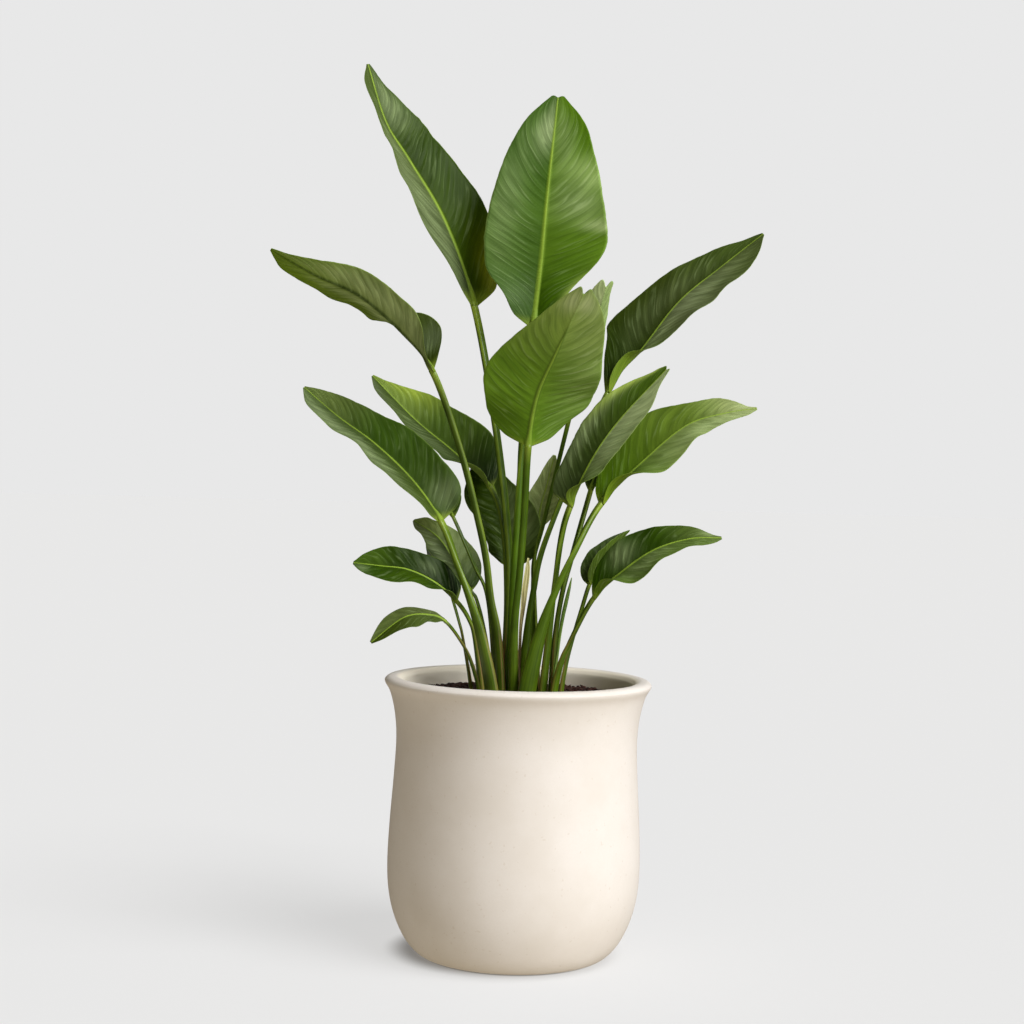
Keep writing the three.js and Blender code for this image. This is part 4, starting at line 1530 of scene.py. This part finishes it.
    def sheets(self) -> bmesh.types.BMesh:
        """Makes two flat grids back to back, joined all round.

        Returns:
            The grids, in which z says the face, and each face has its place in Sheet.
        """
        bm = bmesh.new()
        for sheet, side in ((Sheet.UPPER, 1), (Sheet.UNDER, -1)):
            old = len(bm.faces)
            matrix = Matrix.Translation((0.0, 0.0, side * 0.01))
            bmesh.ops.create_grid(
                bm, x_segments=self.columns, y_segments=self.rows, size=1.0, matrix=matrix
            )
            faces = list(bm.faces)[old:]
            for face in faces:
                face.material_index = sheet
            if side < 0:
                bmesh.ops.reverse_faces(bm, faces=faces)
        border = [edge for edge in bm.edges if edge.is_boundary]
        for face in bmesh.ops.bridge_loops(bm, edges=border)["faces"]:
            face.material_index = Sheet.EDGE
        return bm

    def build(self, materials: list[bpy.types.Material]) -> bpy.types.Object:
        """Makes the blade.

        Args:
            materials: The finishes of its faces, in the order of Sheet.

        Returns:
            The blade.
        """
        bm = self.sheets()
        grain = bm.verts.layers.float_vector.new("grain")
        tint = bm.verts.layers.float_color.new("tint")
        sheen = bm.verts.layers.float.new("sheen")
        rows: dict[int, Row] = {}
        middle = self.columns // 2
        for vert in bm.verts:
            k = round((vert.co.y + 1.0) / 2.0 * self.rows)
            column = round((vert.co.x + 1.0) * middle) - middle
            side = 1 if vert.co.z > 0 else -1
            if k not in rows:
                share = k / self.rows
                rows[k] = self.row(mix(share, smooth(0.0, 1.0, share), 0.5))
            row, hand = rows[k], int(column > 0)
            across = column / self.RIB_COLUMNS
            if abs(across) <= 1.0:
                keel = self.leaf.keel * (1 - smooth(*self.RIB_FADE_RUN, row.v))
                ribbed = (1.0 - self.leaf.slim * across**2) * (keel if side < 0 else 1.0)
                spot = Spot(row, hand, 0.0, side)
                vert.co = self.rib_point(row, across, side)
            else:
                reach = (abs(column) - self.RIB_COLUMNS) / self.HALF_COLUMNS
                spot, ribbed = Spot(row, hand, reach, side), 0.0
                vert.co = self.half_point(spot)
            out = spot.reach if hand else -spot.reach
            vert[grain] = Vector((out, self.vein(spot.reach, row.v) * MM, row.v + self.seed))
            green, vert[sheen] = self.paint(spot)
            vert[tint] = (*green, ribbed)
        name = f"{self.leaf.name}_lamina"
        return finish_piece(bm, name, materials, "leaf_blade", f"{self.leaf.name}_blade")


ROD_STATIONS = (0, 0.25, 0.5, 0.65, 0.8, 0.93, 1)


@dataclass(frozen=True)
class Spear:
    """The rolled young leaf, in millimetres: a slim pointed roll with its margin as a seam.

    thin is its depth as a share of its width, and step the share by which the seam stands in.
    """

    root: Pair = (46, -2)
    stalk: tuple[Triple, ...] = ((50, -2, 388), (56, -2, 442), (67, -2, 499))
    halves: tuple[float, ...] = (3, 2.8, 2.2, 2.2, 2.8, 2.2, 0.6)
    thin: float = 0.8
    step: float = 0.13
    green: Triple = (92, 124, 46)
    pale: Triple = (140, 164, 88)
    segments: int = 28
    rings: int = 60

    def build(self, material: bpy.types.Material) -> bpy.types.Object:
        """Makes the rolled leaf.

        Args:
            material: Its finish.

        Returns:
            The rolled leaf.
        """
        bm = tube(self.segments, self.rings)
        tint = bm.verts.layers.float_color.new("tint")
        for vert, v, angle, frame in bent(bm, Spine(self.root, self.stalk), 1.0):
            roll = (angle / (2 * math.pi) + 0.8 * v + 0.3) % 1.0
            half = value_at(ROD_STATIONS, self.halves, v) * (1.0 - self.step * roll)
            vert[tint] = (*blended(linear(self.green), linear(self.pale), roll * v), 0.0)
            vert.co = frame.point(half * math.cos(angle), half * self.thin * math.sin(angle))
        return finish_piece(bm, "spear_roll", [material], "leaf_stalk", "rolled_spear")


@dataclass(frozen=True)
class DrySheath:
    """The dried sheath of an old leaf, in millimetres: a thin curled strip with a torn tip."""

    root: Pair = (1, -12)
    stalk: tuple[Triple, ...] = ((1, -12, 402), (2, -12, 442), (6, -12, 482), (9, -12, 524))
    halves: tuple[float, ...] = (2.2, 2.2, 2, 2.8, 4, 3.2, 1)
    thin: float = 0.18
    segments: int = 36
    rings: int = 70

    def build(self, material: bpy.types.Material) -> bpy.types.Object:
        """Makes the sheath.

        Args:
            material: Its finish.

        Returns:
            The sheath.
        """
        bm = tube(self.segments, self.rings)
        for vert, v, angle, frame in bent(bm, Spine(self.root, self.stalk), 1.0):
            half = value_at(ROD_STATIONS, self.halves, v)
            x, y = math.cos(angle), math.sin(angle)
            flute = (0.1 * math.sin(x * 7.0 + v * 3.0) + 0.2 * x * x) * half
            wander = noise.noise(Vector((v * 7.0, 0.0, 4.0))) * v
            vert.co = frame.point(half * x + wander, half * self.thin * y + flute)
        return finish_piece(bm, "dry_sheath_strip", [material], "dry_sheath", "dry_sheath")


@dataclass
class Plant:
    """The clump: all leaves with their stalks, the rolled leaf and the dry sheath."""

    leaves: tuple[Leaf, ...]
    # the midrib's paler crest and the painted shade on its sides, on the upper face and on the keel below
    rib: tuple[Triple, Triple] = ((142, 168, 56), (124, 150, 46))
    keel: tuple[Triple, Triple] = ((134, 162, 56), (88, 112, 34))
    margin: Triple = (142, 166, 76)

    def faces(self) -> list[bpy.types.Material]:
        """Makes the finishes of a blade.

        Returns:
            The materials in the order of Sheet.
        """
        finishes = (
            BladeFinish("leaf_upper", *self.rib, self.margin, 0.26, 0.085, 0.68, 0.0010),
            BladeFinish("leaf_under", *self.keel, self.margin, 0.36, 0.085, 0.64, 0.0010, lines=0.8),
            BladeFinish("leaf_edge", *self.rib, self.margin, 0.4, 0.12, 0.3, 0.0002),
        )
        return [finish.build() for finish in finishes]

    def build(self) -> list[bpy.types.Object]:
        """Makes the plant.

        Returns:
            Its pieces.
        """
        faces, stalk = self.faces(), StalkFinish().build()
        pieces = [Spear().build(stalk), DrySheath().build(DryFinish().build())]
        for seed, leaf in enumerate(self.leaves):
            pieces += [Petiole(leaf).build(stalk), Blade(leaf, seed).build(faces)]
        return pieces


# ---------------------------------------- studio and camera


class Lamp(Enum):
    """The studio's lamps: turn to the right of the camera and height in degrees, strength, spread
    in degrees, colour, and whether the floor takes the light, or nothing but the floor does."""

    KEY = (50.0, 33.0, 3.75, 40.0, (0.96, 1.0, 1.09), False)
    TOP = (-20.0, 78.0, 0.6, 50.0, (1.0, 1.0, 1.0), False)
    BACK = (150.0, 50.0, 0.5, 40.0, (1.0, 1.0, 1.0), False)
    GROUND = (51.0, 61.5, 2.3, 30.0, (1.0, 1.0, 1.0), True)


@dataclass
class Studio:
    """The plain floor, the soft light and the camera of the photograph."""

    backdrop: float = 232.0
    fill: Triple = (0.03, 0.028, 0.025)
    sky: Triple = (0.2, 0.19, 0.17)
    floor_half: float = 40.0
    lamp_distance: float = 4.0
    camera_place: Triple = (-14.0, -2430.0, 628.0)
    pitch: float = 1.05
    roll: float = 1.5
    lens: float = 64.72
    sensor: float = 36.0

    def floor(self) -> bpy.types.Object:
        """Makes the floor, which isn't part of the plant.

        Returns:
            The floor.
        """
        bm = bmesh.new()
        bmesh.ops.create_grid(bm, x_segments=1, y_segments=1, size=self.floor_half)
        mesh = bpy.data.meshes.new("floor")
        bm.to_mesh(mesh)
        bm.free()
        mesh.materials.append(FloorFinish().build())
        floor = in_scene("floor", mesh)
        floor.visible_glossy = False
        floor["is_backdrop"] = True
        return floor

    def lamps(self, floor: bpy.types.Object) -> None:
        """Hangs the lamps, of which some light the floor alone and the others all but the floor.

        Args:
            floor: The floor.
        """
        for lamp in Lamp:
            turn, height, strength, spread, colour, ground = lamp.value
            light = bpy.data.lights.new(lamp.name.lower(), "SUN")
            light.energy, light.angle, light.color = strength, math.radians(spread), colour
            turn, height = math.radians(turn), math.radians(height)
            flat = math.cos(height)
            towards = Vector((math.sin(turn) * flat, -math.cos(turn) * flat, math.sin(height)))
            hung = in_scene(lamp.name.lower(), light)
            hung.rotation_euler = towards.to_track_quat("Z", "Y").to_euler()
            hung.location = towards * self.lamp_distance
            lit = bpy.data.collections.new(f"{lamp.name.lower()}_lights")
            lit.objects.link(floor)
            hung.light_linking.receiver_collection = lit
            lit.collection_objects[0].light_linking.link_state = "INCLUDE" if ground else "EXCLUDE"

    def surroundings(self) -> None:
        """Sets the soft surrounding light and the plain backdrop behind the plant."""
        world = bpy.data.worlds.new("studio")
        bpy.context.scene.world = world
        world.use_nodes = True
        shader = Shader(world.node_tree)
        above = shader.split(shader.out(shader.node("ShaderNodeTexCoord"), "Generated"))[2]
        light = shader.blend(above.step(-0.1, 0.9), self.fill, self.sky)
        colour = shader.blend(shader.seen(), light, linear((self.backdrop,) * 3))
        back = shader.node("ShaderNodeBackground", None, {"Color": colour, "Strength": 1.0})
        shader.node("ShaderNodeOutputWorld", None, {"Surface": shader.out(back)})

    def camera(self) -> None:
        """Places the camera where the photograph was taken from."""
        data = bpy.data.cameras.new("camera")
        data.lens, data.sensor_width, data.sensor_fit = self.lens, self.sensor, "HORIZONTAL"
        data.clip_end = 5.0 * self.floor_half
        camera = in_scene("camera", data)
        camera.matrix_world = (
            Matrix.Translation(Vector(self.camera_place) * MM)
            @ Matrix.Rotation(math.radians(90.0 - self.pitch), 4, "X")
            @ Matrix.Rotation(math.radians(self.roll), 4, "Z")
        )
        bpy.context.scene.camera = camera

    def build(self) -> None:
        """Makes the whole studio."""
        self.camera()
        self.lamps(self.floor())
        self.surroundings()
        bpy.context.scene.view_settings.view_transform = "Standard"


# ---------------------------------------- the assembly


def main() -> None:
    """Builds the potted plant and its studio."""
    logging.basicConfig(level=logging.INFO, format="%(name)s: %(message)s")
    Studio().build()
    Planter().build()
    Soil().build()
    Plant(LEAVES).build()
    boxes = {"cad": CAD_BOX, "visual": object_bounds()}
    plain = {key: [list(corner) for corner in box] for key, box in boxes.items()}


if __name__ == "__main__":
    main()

----------------------------------------

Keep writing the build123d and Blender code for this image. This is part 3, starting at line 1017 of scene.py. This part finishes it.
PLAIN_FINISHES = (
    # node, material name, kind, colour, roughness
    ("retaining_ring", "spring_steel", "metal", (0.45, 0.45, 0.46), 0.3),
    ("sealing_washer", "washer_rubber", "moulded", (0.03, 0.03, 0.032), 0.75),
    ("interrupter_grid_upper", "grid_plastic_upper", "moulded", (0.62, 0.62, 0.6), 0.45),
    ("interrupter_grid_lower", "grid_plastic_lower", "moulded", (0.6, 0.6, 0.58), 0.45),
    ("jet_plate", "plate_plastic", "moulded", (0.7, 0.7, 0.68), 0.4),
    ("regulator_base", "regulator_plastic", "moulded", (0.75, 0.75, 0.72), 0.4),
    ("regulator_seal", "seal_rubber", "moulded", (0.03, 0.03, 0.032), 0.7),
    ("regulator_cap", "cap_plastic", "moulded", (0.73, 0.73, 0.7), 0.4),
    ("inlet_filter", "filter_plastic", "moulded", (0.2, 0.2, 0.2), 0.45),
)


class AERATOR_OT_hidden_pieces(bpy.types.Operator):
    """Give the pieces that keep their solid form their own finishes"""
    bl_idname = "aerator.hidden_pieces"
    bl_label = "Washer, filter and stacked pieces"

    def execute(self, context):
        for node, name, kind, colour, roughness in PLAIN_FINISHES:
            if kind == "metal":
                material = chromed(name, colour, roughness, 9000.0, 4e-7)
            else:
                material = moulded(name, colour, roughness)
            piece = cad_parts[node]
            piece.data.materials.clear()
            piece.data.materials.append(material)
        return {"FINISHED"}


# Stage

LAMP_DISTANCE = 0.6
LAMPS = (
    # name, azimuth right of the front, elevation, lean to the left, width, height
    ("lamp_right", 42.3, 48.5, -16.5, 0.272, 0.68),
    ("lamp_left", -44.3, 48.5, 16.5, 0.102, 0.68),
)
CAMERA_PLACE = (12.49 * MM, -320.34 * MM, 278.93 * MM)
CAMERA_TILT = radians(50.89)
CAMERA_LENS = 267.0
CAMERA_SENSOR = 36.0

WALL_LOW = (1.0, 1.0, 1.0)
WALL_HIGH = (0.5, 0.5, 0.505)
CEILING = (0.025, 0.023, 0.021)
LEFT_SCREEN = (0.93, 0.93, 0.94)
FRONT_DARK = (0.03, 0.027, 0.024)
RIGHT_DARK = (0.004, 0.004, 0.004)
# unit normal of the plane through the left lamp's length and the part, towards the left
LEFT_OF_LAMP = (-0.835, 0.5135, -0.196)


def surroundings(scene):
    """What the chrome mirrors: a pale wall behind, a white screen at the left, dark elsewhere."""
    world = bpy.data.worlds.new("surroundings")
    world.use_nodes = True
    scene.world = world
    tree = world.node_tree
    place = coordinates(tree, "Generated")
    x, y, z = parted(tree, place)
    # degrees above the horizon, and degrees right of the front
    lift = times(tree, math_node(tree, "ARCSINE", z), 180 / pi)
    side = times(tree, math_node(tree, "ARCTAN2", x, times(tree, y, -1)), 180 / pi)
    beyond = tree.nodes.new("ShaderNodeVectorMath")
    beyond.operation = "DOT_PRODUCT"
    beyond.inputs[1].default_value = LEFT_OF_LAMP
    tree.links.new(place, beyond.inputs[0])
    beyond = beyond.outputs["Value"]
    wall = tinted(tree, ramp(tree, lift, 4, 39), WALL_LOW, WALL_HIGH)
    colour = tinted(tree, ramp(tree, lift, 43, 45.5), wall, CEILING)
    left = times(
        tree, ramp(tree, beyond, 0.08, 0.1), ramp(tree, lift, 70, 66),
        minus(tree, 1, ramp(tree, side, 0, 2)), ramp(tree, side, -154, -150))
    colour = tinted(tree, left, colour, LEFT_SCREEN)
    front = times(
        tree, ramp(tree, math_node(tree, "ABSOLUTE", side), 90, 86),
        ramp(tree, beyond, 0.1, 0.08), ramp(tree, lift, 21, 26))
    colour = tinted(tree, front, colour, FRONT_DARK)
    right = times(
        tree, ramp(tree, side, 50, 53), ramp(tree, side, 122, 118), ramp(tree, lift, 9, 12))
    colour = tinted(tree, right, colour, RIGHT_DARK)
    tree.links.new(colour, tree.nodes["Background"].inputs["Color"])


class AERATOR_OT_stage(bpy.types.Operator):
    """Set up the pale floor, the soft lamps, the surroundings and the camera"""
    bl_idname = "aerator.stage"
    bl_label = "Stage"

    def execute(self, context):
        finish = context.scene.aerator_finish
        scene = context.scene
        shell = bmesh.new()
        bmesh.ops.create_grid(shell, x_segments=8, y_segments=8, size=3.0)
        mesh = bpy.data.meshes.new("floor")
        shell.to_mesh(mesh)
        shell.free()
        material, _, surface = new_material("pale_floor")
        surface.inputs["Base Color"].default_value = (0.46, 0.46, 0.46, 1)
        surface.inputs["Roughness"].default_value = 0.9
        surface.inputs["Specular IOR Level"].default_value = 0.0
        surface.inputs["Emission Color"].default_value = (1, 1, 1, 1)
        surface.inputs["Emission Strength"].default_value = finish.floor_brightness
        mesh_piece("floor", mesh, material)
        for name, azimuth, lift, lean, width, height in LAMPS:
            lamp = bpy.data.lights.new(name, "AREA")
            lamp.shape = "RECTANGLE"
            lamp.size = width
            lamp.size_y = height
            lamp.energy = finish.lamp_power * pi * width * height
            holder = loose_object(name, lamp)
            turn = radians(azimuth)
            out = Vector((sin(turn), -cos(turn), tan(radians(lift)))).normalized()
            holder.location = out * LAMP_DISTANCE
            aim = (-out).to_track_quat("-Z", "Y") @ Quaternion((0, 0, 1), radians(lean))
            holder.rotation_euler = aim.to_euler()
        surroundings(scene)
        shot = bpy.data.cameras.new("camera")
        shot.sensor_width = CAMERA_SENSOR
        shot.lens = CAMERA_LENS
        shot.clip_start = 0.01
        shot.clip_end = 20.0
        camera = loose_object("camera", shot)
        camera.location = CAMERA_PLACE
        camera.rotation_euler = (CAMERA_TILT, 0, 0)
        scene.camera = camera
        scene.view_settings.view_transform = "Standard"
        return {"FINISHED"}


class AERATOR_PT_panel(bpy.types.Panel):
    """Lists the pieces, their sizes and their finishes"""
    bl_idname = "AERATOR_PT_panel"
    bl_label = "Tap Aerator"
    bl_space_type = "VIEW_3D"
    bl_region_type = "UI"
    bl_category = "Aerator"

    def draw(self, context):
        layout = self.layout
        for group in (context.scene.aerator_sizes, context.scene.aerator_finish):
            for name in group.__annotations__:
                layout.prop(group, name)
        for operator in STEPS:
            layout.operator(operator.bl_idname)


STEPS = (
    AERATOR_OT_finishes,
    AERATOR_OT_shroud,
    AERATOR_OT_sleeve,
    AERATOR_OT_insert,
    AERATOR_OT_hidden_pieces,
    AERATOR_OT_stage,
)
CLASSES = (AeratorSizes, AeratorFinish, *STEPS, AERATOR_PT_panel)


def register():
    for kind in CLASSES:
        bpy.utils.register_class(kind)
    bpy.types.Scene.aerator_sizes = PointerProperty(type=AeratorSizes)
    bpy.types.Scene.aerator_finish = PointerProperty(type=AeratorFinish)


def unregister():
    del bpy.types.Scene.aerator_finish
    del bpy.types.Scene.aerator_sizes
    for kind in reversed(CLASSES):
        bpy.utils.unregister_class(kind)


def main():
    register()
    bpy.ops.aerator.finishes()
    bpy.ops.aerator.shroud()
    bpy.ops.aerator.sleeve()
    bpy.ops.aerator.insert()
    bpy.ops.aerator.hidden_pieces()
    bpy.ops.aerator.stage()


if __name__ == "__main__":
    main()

----------------------------------------

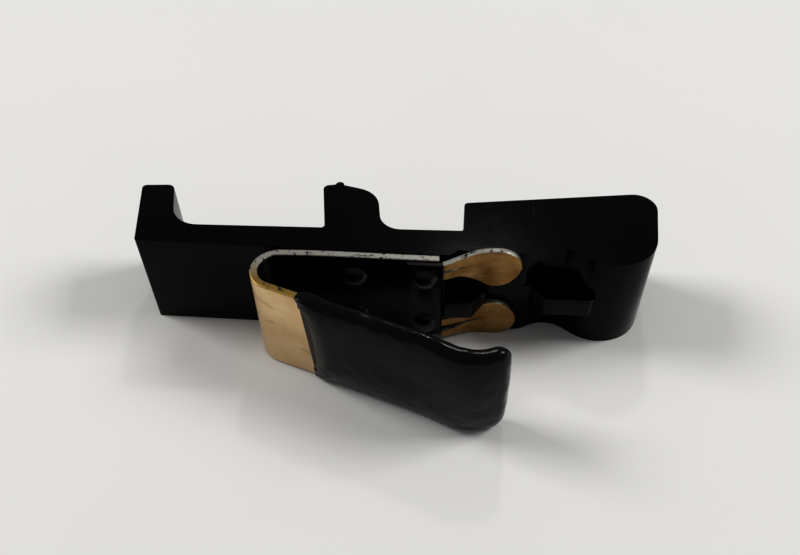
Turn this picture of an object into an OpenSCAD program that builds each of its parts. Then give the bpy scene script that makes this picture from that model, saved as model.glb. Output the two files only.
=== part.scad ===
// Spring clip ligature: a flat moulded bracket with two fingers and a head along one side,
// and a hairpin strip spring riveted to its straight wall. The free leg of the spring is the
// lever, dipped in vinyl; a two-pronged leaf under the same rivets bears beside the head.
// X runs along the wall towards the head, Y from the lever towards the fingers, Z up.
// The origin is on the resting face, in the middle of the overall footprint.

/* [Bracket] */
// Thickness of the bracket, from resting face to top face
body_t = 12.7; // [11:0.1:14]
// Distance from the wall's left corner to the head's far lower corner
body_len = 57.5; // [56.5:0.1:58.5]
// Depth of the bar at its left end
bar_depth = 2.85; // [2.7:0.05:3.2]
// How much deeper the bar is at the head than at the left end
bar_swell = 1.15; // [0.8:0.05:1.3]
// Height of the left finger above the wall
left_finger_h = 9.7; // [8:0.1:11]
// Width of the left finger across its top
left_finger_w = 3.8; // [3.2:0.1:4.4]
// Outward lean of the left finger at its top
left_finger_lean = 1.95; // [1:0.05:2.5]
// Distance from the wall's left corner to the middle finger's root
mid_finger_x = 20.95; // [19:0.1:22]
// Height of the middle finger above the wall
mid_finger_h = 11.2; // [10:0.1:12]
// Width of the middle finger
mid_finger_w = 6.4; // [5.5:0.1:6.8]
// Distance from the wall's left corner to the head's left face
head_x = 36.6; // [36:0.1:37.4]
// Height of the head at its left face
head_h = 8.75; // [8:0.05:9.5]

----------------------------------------

Task> Print exactly the lines from the line with "Keep writing the three.js" to the line with "materials: The finishes", both included, and nothing else.

Response to the task>
Keep writing the three.js and Blender code for this image. This is part 4, starting at line 1530 of scene.py. This part finishes it.
    def sheets(self) -> bmesh.types.BMesh:
        """Makes two flat grids back to back, joined all round.

        Returns:
            The grids, in which z says the face, and each face has its place in Sheet.
        """
        bm = bmesh.new()
        for sheet, side in ((Sheet.UPPER, 1), (Sheet.UNDER, -1)):
            old = len(bm.faces)
            matrix = Matrix.Translation((0.0, 0.0, side * 0.01))
            bmesh.ops.create_grid(
                bm, x_segments=self.columns, y_segments=self.rows, size=1.0, matrix=matrix
            )
            faces = list(bm.faces)[old:]
            for face in faces:
                face.material_index = sheet
            if side < 0:
                bmesh.ops.reverse_faces(bm, faces=faces)
        border = [edge for edge in bm.edges if edge.is_boundary]
        for face in bmesh.ops.bridge_loops(bm, edges=border)["faces"]:
            face.material_index = Sheet.EDGE
        return bm

    def build(self, materials: list[bpy.types.Material]) -> bpy.types.Object:
        """Makes the blade.

        Args:
            materials: The finishes of its faces, in the order of Sheet.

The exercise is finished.